With KU, Amazon addresses the commitment issue with the 10 book checkout cap. Subscribers have to sample the book and judge it to free up the slot for another checkout. And, since subscribers have to pay to get into KU, they want to sample as many titles, preferably to completion, as possible.
Amazon bills KU as a discovery tool for readers.
That means it is a marketing tool for authors.
It is meant to provide a visibility boost to titles in KU by getting heavy readers (willing to pay the subscription fee) to sample the author's wares. And generate a trickle of revenue from the sampling, which is something that FREE! doesn't do.
One way KU boosts visibility is through a simple numbers game: KU features 800K titles while the full Kindle catalog runs 3.2M. So, just by being in KU a title gets a booster seat before an audience of avid readers. And, since BPHs don't play that game, there are few mass market "brand" authors standing in front.
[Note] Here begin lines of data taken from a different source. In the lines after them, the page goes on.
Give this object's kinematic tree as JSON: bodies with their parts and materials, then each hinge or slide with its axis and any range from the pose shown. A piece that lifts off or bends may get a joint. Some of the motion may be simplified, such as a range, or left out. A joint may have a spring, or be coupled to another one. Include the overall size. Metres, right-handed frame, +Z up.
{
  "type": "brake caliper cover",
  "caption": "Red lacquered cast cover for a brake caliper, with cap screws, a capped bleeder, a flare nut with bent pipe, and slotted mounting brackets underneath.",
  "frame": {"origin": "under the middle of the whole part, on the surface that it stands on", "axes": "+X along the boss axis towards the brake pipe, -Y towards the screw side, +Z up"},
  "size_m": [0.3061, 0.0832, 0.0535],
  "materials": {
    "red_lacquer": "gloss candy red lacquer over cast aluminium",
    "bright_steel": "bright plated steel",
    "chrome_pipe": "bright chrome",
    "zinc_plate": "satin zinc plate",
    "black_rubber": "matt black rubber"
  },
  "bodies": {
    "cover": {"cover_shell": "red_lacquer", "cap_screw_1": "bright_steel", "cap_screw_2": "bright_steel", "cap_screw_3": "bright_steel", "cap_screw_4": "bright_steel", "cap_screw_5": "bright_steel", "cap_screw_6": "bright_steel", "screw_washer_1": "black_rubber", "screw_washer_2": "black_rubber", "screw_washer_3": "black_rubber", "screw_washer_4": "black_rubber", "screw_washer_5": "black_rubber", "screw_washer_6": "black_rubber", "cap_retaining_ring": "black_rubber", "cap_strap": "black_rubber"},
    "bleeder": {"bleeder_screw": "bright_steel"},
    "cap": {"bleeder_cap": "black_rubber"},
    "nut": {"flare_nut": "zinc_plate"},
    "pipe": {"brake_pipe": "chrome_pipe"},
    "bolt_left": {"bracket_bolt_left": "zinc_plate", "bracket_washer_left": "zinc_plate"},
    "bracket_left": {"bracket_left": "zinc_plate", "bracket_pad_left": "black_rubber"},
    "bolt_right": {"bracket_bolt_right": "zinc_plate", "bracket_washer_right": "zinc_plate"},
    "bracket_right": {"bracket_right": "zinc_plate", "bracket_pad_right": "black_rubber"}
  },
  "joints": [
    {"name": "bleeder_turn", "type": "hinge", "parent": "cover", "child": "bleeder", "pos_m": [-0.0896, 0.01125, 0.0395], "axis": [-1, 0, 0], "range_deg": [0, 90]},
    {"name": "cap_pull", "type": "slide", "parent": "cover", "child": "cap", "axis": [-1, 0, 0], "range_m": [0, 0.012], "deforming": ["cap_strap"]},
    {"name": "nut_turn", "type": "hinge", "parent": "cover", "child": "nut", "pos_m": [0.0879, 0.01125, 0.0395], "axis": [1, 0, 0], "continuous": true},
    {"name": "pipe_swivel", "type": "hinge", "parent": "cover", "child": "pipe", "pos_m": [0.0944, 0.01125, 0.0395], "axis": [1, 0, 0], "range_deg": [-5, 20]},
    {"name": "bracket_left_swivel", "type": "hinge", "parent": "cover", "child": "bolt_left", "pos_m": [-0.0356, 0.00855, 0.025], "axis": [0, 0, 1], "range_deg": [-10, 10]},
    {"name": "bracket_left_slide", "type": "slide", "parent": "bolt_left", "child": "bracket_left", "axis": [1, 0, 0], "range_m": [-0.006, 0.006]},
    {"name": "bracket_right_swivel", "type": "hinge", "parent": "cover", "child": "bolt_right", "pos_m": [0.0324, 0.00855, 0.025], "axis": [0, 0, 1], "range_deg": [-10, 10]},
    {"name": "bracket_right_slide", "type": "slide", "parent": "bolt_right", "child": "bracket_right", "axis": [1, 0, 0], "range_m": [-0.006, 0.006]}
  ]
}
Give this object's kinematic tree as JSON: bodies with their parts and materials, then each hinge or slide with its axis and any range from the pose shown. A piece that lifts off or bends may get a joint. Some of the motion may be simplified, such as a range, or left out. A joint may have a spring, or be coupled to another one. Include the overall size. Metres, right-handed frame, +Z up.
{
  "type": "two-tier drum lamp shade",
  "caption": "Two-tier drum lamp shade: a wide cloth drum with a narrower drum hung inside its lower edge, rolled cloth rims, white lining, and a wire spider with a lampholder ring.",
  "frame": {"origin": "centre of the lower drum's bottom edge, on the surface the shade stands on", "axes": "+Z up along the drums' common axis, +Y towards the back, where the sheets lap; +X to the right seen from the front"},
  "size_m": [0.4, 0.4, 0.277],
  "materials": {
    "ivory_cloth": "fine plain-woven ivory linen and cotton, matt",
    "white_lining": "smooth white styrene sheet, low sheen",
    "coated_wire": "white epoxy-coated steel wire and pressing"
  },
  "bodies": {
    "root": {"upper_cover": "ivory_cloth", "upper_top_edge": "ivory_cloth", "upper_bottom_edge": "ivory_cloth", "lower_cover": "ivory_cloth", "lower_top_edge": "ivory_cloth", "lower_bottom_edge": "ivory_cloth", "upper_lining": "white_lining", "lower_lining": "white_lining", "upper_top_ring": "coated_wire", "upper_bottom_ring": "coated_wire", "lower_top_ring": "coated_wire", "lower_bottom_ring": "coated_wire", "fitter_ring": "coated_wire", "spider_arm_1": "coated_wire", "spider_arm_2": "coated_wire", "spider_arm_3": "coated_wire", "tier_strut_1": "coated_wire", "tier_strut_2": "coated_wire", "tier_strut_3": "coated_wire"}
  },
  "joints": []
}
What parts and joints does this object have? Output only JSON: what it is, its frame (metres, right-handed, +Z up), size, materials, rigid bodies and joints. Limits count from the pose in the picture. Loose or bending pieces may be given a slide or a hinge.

What is the value of that?
Well, that is up to each author/publisher to decide.
Amazon lets *them* decide how badly they want that boost, 90 days at a time.
They don't demand a life of copyright commitment.
They don't demand a non-compete or that all the titles from the author go into KU.
They don't demand anything more than 90 days exclusivity for each title featured on KU.
Again, it is up to each author to decide.
Seems to me, a viable strategy is to use KU the way BAEN used their free library: to use select titles from their catalog to expose readers to their brand and their authors. Loss leaders, if you will, but paid ones. Putting in the full catalog may not be a good idea (or it might be, for some) but rotating titles through it? Might result in a net gain...
Sure beats permafree, no?
I find this to be an interesting experiment.
It doesn't fit my reading habits but it so annoys Amazon foes it is worth tracking just to see the culture clash.

And it's already produced some interesting side effects.
I expect the second year to be worth watching.